Incorrect — calques English 'a piece of cake'; the Polish idiom is bułka z masłem.
✅ To jest bułka z masłem.
It's a piece of cake.
❌ Rzucać grochem na ścianę.
Incorrect preposition — the idiom fixes o + accusative: o ścianę, not na ścianę.
✅ Rzucać grochem o ścianę.
To talk to a wall. (lit. 'throw peas at a wall')
❌ Robić z igły widła.
Incorrect form — it's widły (pitchfork), and under negation the genitive plural wideł: nie rób z igły wideł.
✅ Nie rób z igły wideł.
Don't make a mountain out of a molehill.
❌ Trzymam ci kciuki.
Incorrect — you hold thumbs for someone with za + accusative, not the dative ci.
✅ Trzymam za ciebie kciuki.
I'm keeping my fingers crossed for you.
Key Takeaways
- Polish idioms are vivid and concrete — peas at a wall, a buttered roll, thumbs held — and rarely transparent from English.

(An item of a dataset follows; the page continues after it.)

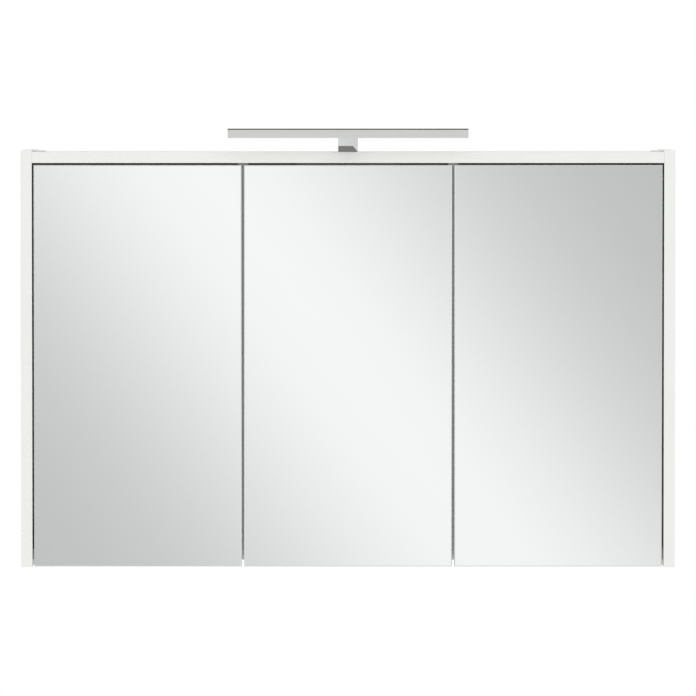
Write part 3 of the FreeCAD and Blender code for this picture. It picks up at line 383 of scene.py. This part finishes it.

- The one to internalise: "fingers crossed" = trzymać kciuki ("hold thumbs"), a different image and a different gesture; you hold thumbs for someone with za + accusative.
- "A piece of cake" = bułka z masłem; "make a mountain of a molehill" = robić z igły widły; "waste of breath" = rzucać grochem o ścianę (fixed o + accusative).
- Learn each idiom as a frozen block with its picture and its fixed case — never assemble it from the English image.